The following are signs of “phishing” email – an attempt to catch a victim and lure back their personal information:
- It contains generic greetings, misspelled words, or poor grammar.
- It appears to be from a legitimate source or something very similar. Don’t rely on the name or address in the "From" field, since it can easily be altered.
- Contain fraudulent job offers, prizes, or other claims that require you disclose personal information.
- Makes alarming claims to get you to disclose personal information. An email may say your information has been compromised, that your account has been frozen ,or ask you to confirm the authenticity of your transactions.
- Contain fraudulent phone numbers. Never call a number featured on an email you suspect is fraudulent. Instead, call a publicly available or published number for the company you're trying to reach.
- Suspicious website links. A phishing email may direct you to a counterfeit website that is designed to look real, but which collects personal information for illegal use.
"Vishing" is an attempt to get money or sensitive information over the phone. Scammers can spoof the number they're calling from so that it seems realistic.

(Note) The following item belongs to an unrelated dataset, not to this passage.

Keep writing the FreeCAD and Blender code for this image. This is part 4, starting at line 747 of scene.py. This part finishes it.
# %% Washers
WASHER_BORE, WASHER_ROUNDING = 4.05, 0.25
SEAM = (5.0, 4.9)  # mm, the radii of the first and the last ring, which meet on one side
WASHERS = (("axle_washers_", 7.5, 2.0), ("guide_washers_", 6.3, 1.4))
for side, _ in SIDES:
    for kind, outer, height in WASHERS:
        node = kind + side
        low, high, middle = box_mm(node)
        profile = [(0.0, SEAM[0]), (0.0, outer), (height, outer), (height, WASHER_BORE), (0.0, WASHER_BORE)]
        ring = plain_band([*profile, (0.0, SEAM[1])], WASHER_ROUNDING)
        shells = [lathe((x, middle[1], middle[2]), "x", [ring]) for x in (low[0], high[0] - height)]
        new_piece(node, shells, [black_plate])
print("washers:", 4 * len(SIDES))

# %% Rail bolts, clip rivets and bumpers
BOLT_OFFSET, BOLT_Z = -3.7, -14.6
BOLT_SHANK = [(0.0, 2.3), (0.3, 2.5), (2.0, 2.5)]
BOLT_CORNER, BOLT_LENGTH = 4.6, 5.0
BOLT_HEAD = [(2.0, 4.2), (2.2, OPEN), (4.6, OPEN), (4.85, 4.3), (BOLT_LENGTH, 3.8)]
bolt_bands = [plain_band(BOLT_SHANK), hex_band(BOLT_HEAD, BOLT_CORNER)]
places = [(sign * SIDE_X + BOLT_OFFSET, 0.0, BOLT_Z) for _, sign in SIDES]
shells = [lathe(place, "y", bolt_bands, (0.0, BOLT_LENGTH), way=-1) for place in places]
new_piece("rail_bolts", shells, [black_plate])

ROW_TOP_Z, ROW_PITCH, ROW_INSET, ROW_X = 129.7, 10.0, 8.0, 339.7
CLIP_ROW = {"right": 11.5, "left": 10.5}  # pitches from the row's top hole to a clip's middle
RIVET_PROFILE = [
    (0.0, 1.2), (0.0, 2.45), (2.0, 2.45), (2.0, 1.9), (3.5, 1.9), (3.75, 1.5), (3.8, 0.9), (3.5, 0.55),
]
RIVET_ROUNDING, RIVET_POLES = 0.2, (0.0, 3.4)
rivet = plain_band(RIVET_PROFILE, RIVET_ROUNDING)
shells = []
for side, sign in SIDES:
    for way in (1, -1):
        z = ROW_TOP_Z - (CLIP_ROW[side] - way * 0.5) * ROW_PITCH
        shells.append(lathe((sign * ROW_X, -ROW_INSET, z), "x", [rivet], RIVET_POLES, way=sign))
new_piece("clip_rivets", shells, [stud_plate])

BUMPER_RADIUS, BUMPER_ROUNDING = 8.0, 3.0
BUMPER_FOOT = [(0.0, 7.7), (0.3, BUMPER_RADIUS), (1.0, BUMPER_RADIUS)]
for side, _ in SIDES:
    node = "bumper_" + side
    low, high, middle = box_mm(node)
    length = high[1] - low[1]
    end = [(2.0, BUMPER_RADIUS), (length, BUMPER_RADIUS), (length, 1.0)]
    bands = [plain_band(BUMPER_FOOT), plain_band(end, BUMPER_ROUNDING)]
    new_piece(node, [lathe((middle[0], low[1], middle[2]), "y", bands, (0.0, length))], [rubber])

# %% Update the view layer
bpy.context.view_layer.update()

Here are signs of a “vishing” attempt:
- Claims of being from a high-profile organization such as the IRS or your bank and request need for personal information or payments. The caller may even have bits of information that are true
- The caller has high-stakes urgency to their claim, such as overdue taxes, lottery winnings or more to increase the pressure on the victim.
- If you find yourself questioning whether you are talking to a fraudster or someone legitimate, hang up and call back through an official number.
- “Smishing” uses SMS or text messaging to send short messages in an attempt to commit fraud. Fraudsters will pose as legitimate businesses to convince you to share sensitive information or visit fraudulent websites via text that look familiar.
Any unsolicited request for Umpqua Bank account information you receive through emails, websites, pop-up windows, text messages or phone calls should be considered fraudulent and reported to us immediately at (833) 898-0981.
Criminals may create websites that look like the real thing in order to attempt to collect personal information. They often get victims to these sites through emails or pop-up windows.
In many cases, there is no easy way to determine that you’re on a phony web site because the URL will contain the name of the institution it is spoofing. Consider how you arrived there. Or type, or cut and paste, the URL into a new web browser window and it doesn’t take you to a legitimate web site, or you get an error message, it was probably just a cover for a fake web site.
Identity theft occurs when someone obtains your personal information and uses it to open new accounts or initiate transactions in your name. It can be a financially and emotionally devastating experience.
While thieves can obtain personal information via online methods, most identity theft occurs offline. Stealing wallets and purses, intercepting or rerouting your mail, and rummaging through your garbage are some of the common tactics used to obtain personal information.